== Materials provided

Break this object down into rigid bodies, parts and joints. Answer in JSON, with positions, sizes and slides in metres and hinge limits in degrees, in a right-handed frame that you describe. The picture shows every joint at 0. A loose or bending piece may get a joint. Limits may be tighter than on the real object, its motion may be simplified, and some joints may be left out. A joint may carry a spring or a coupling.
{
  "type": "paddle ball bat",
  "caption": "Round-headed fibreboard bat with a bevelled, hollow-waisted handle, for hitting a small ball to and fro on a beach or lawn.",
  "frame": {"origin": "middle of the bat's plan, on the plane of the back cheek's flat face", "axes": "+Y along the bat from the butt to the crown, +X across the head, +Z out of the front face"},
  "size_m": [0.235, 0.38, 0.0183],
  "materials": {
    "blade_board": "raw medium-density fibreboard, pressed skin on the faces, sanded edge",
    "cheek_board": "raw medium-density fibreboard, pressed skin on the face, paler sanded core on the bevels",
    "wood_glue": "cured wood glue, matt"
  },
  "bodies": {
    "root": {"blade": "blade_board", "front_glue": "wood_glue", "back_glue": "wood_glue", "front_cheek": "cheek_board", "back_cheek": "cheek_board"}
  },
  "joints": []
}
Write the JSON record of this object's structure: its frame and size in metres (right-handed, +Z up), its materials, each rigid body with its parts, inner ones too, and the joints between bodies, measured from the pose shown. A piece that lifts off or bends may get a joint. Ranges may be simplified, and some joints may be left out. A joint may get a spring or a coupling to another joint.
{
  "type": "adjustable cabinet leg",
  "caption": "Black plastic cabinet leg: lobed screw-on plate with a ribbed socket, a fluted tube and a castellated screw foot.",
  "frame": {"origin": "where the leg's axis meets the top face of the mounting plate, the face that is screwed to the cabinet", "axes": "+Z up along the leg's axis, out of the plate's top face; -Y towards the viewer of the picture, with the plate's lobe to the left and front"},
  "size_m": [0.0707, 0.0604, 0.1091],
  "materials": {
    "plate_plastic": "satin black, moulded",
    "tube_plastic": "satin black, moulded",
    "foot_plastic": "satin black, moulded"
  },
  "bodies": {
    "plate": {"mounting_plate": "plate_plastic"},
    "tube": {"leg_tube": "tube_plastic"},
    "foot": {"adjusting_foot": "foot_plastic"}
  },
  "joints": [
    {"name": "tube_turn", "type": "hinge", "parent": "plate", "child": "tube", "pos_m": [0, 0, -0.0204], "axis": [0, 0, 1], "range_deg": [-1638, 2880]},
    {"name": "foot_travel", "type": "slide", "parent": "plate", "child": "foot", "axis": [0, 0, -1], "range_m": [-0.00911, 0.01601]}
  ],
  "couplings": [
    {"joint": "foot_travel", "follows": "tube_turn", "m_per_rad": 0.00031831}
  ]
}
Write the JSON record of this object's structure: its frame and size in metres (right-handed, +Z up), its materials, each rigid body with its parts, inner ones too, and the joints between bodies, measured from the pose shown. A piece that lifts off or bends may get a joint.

====

* Stated exercise
Print the material once more, exactly.

* Correct answer
Break this object down into rigid bodies, parts and joints. Answer in JSON, with positions, sizes and slides in metres and hinge limits in degrees, in a right-handed frame that you describe. The picture shows every joint at 0. A loose or bending piece may get a joint. Limits may be tighter than on the real object, its motion may be simplified, and some joints may be left out. A joint may carry a spring or a coupling.
{
  "type": "paddle ball bat",
  "caption": "Round-headed fibreboard bat with a bevelled, hollow-waisted handle, for hitting a small ball to and fro on a beach or lawn.",
  "frame": {"origin": "middle of the bat's plan, on the plane of the back cheek's flat face", "axes": "+Y along the bat from the butt to the crown, +X across the head, +Z out of the front face"},
  "size_m": [0.235, 0.38, 0.0183],
  "materials": {
    "blade_board": "raw medium-density fibreboard, pressed skin on the faces, sanded edge",
    "cheek_board": "raw medium-density fibreboard, pressed skin on the face, paler sanded core on the bevels",
    "wood_glue": "cured wood glue, matt"
  },
  "bodies": {
    "root": {"blade": "blade_board", "front_glue": "wood_glue", "back_glue": "wood_glue", "front_cheek": "cheek_board", "back_cheek": "cheek_board"}
  },
  "joints": []
}
Write the JSON record of this object's structure: its frame and size in metres (right-handed, +Z up), its materials, each rigid body with its parts, inner ones too, and the joints between bodies, measured from the pose shown. A piece that lifts off or bends may get a joint. Ranges may be simplified, and some joints may be left out. A joint may get a spring or a coupling to another joint.
{
  "type": "adjustable cabinet leg",
  "caption": "Black plastic cabinet leg: lobed screw-on plate with a ribbed socket, a fluted tube and a castellated screw foot.",
  "frame": {"origin": "where the leg's axis meets the top face of the mounting plate, the face that is screwed to the cabinet", "axes": "+Z up along the leg's axis, out of the plate's top face; -Y towards the viewer of the picture, with the plate's lobe to the left and front"},
  "size_m": [0.0707, 0.0604, 0.1091],
  "materials": {
    "plate_plastic": "satin black, moulded",
    "tube_plastic": "satin black, moulded",
    "foot_plastic": "satin black, moulded"
  },
  "bodies": {
    "plate": {"mounting_plate": "plate_plastic"},
    "tube": {"leg_tube": "tube_plastic"},
    "foot": {"adjusting_foot": "foot_plastic"}
  },
  "joints": [
    {"name": "tube_turn", "type": "hinge", "parent": "plate", "child": "tube", "pos_m": [0, 0, -0.0204], "axis": [0, 0, 1], "range_deg": [-1638, 2880]},
    {"name": "foot_travel", "type": "slide", "parent": "plate", "child": "foot", "axis": [0, 0, -1], "range_m": [-0.00911, 0.01601]}
  ],
  "couplings": [
    {"joint": "foot_travel", "follows": "tube_turn", "m_per_rad": 0.00031831}
  ]
}
Write the JSON record of this object's structure: its frame and size in metres (right-handed, +Z up), its materials, each rigid body with its parts, inner ones too, and the joints between bodies, measured from the pose shown. A piece that lifts off or bends may get a joint.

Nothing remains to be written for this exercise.